Well, until the wonderful HS came along in 1978.
So, it was cheap, simple, stylish and adaptable. And likeable. Young drivers liked it for its light controls, positive gearchange and good visibility, and it soon became a driving school favourite. Chevettes also went the other way, too, being favoured by more mature drivers – especially towards the end of its production cycle. Compared with its main rival, the Ford Escort Mk2, the Chevette possessed a feeling of genuine solidity – possibly because of its German DNA – while you knew where you were in that no-nonsense interior and smart, sparsely calibrated instruments (in a British-designed dashboard). The seats were also firm and supportive, and you sat relatively low with a legs-akimbo driving position – and it all felt terribly grown up.

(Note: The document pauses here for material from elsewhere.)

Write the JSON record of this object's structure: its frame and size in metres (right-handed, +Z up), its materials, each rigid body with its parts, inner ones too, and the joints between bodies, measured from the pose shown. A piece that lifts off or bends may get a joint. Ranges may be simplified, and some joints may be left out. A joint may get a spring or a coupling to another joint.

Oh, and who can forget all those Chevannes keeping the British TV viewing public in working TVs, thanks to the fine effort of the Visionhire and Granada rental fleets and their engineer drivers?
Throughout its life, Vauxhall tinkered with the Chevette in order to keep it fresh. The company continually played with trim levels and equipment, while keeping the sheetmetal and engines stubbornly unchanged. In late 1979, those charismatically bezelled headlamps were glazed over to become flush in the way they always should have been; and, in 1981, the ES (for Economy Special) models were launched to fight the Fiesta Popular and Metro City. This back to basics approach was caused by the post-1979 recession and ushered in the return of vinyl seats and a bargain basement £2884. Wonder how many are left today?
As it happened, the Chevette outlived its German counterpart by quite a margin. The Kadett D arrived in September 1979, with its UK counterpart, the Astra following on the following Spring. This was a more upmarket car so, even when production of the Astra arrived in the UK in late 1981, the Chevette remained in production right up until 1984, by which time the Vauxhall Nova – and senility – rendered it finally obsolete. But not after it had gained a loyal following and nearly half a million UK sales.
The Chevette also ended up being sold in Europe – firstly as a rival to the Kadett, then sans Vauxhall badges as its replacement. What the Germans would have made of those imperial nuts and bolts is anyone’s guess. And being a T-Car, the Chevette also shared its underpinnings with all manner of cars across the GM empire – from Brazil, via Japan to South Africa. The most interesting of the T-Car off-shoots no doubt being the Isuzu Piazza…
Now, though, in 2014 the Chevette has pretty much reached endangered species status. The HS and HSR are all set for immortality thanks to their Group 4 rally status (and dashing good looks), but will the standard car live on to make it to all-time classic car status? If there are people out there as passionate about them as I am, don’t bet against it!